Nepal's Narcotic Drug Control Law Enforcement Unit told IANS that Alam and two of his associates were caught red-handed in Chobar on the outskirts of the capital March 25.

Alam, another Indian, Jamir Miyan, and a Nepali, Sujan Hankar Bishwokarma, were arrested with 108 gm of brown sugar.

According to the drug law in Nepal, anyone found in possession of over 100 gm of narcotics can be punished with a fine of maximum Nepali Rs.2 million or a jail term of up to 20 years or both.

Law enforcement officials said they had information that the 32-year-old Alam had been smuggling heroin from India via Raxaul to Nepal for over a decade. Other members of his family, including his younger and elder brothers, are also involved in the racket, officials said.

After his arrest, Alam was confined in the Hanumandhoka police station while investigations were being completed. But he had not been formally charged in court.

On Wednesday, Alam persuaded the policeman on guard duty, identified as Birbal Yadav, to produce a forged letter saying he was wanted for questioning.
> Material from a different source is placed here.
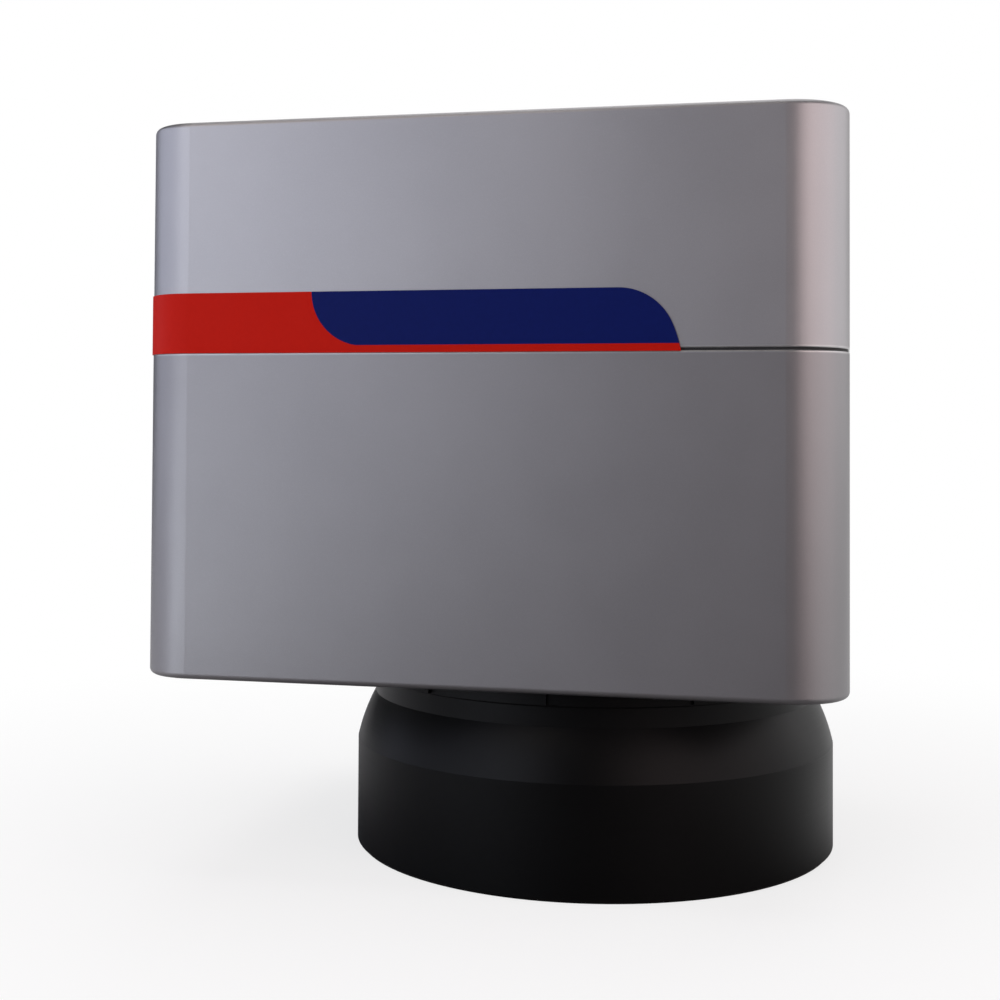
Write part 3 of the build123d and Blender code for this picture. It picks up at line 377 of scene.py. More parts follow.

Yadav handcuffed Alam, brought him out of his cell and took him downstairs where the pair hid themselves. Yadav removed the handcuffs as well as his own police uniform and both fled the coop.

Nepal's government Thursday night announced a reward of Rs.50,000 for Alam's capture.

The Indian is also said to be wanted in a case of fake citizenship documents. Police said he acquired Nepali citizenship a few months ago from Parsa district near the Indian border, giving his name as Ashraf Thakurai.

Once a haven for marijuana-smoking hippies, Nepal's drug profile has vastly changed of late. Now it has become a new market for low-grade heroin manufactured in India and smuggled across the open border.

The Raxaul-Birgunj point sees the bulk of the drug trade, causing Nepal to set up a drug law enforcement unit in Birgunj.